WHAT YOU NEED TO DO: Repeat the records below exactly.

--- GIVEN RECORDS ---

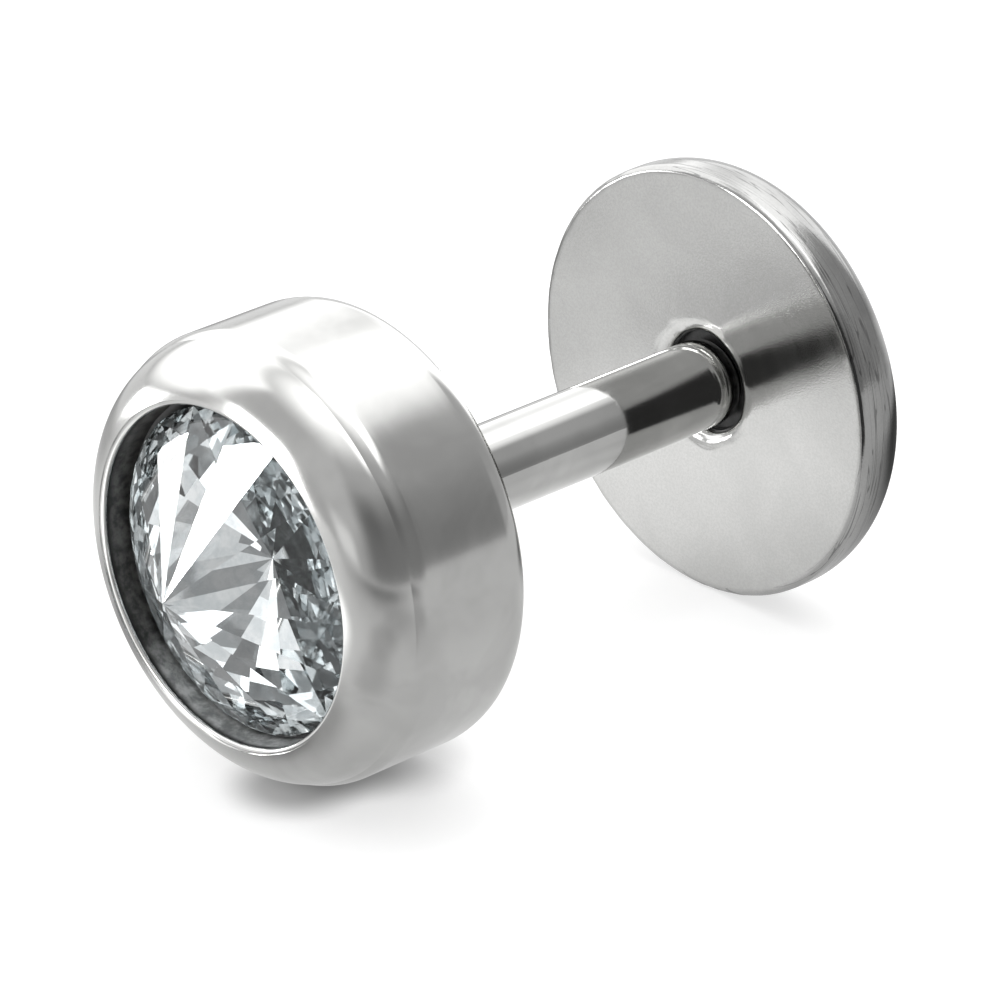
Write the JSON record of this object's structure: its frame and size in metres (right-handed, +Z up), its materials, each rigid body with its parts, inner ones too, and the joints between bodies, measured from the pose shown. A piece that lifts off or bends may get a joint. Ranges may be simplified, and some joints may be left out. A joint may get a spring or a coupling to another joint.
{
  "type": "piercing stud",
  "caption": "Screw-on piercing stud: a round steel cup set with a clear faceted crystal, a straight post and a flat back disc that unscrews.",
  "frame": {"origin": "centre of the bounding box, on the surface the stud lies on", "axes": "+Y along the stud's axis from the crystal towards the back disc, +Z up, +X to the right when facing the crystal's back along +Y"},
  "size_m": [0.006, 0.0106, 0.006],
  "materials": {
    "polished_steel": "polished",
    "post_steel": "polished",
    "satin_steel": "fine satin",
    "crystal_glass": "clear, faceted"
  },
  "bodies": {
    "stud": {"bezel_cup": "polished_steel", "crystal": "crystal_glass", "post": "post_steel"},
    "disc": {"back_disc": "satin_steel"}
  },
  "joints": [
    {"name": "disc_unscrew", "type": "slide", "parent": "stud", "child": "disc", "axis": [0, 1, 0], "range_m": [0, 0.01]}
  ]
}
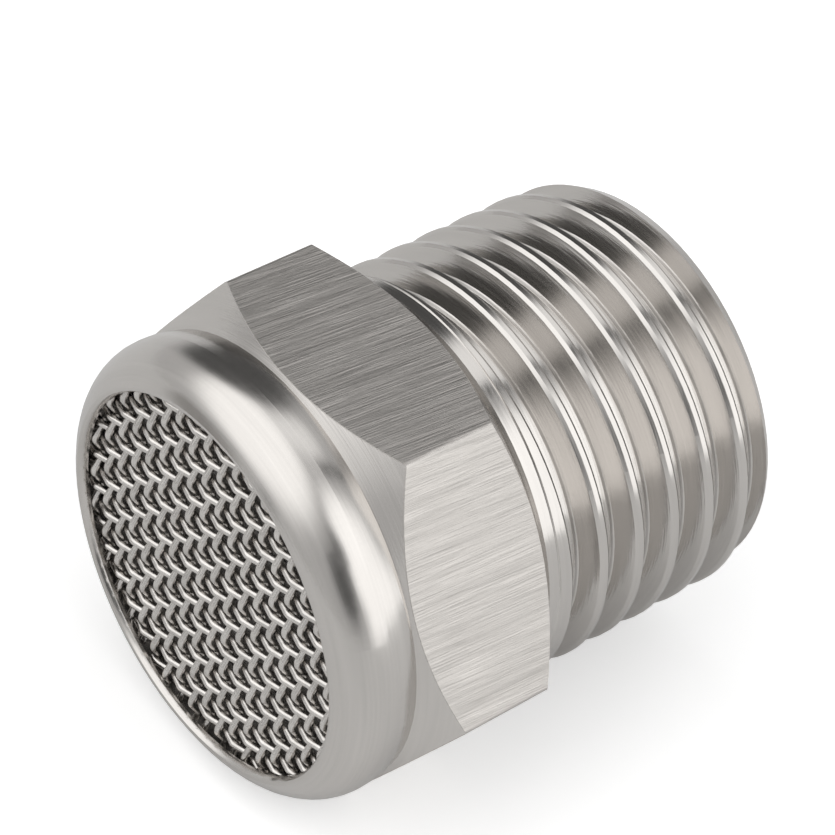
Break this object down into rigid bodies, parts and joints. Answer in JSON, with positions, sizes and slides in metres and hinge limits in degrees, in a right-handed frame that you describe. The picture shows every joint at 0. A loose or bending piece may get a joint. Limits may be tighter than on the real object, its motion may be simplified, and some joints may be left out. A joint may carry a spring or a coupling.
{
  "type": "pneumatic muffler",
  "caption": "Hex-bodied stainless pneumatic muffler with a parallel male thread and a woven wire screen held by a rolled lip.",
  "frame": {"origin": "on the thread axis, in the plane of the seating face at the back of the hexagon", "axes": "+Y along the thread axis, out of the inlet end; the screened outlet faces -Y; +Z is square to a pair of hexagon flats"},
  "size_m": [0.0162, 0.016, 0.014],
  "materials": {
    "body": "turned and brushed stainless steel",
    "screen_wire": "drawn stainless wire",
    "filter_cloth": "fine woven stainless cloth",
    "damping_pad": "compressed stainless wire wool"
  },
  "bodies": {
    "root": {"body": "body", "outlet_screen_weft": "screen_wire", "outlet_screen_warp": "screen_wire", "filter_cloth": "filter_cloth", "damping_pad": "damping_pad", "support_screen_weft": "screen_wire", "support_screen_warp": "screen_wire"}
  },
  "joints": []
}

---

TASK SOLUTION:
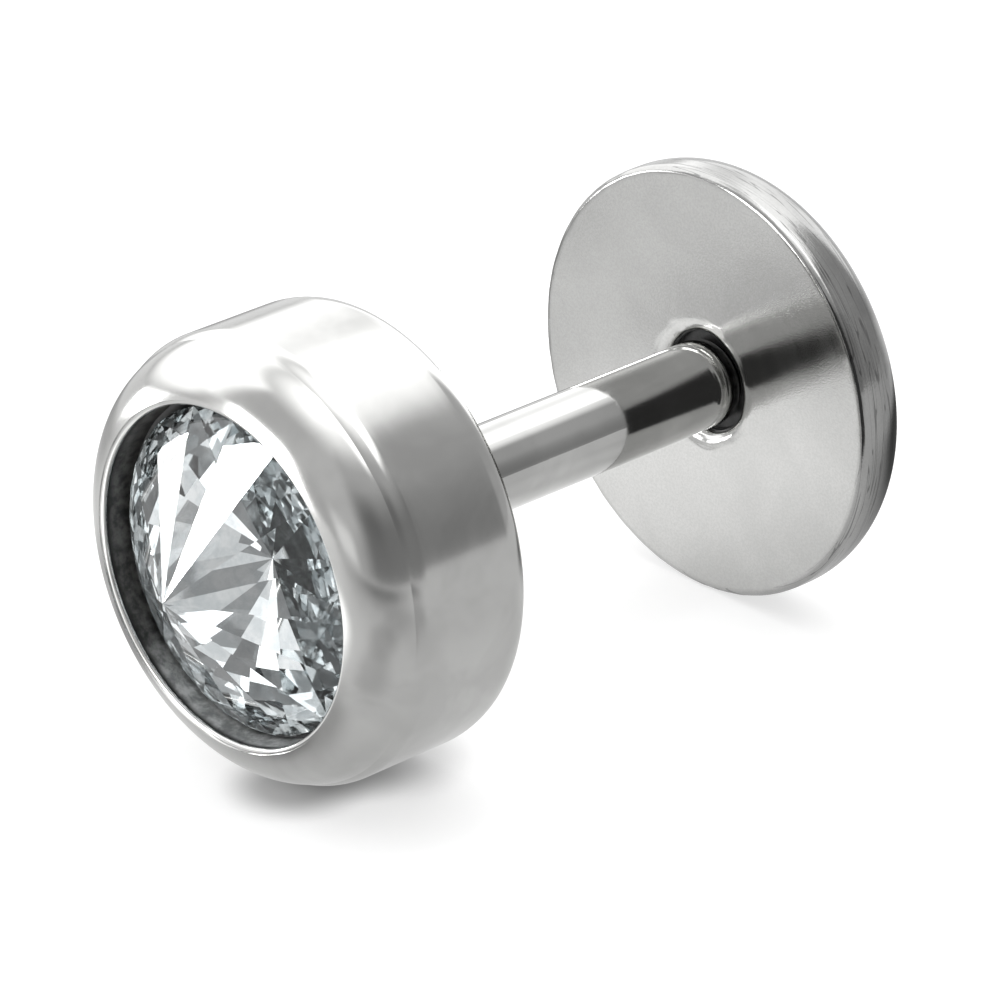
Write the JSON record of this object's structure: its frame and size in metres (right-handed, +Z up), its materials, each rigid body with its parts, inner ones too, and the joints between bodies, measured from the pose shown. A piece that lifts off or bends may get a joint. Ranges may be simplified, and some joints may be left out. A joint may get a spring or a coupling to another joint.
{
  "type": "piercing stud",
  "caption": "Screw-on piercing stud: a round steel cup set with a clear faceted crystal, a straight post and a flat back disc that unscrews.",
  "frame": {"origin": "centre of the bounding box, on the surface the stud lies on", "axes": "+Y along the stud's axis from the crystal towards the back disc, +Z up, +X to the right when facing the crystal's back along +Y"},
  "size_m": [0.006, 0.0106, 0.006],
  "materials": {
    "polished_steel": "polished",
    "post_steel": "polished",
    "satin_steel": "fine satin",
    "crystal_glass": "clear, faceted"
  },
  "bodies": {
    "stud": {"bezel_cup": "polished_steel", "crystal": "crystal_glass", "post": "post_steel"},
    "disc": {"back_disc": "satin_steel"}
  },
  "joints": [
    {"name": "disc_unscrew", "type": "slide", "parent": "stud", "child": "disc", "axis": [0, 1, 0], "range_m": [0, 0.01]}
  ]
}
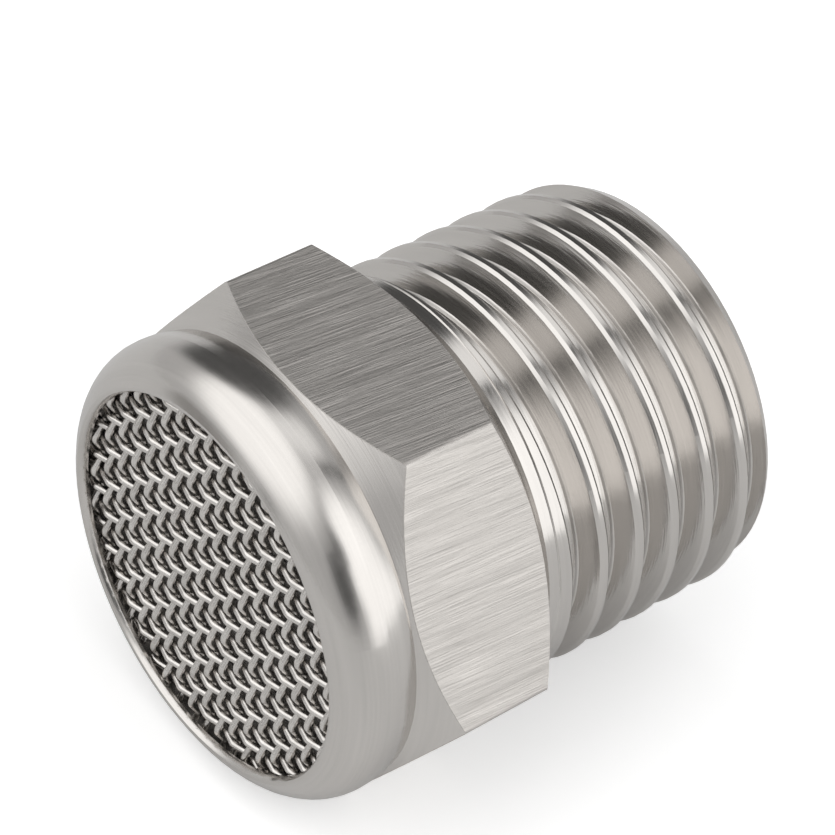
Break this object down into rigid bodies, parts and joints. Answer in JSON, with positions, sizes and slides in metres and hinge limits in degrees, in a right-handed frame that you describe. The picture shows every joint at 0. A loose or bending piece may get a joint. Limits may be tighter than on the real object, its motion may be simplified, and some joints may be left out. A joint may carry a spring or a coupling.
{
  "type": "pneumatic muffler",
  "caption": "Hex-bodied stainless pneumatic muffler with a parallel male thread and a woven wire screen held by a rolled lip.",
  "frame": {"origin": "on the thread axis, in the plane of the seating face at the back of the hexagon", "axes": "+Y along the thread axis, out of the inlet end; the screened outlet faces -Y; +Z is square to a pair of hexagon flats"},
  "size_m": [0.0162, 0.016, 0.014],
  "materials": {
    "body": "turned and brushed stainless steel",
    "screen_wire": "drawn stainless wire",
    "filter_cloth": "fine woven stainless cloth",
    "damping_pad": "compressed stainless wire wool"
  },
  "bodies": {
    "root": {"body": "body", "outlet_screen_weft": "screen_wire", "outlet_screen_warp": "screen_wire", "filter_cloth": "filter_cloth", "damping_pad": "damping_pad", "support_screen_weft": "screen_wire", "support_screen_warp": "screen_wire"}
  },
  "joints": []
}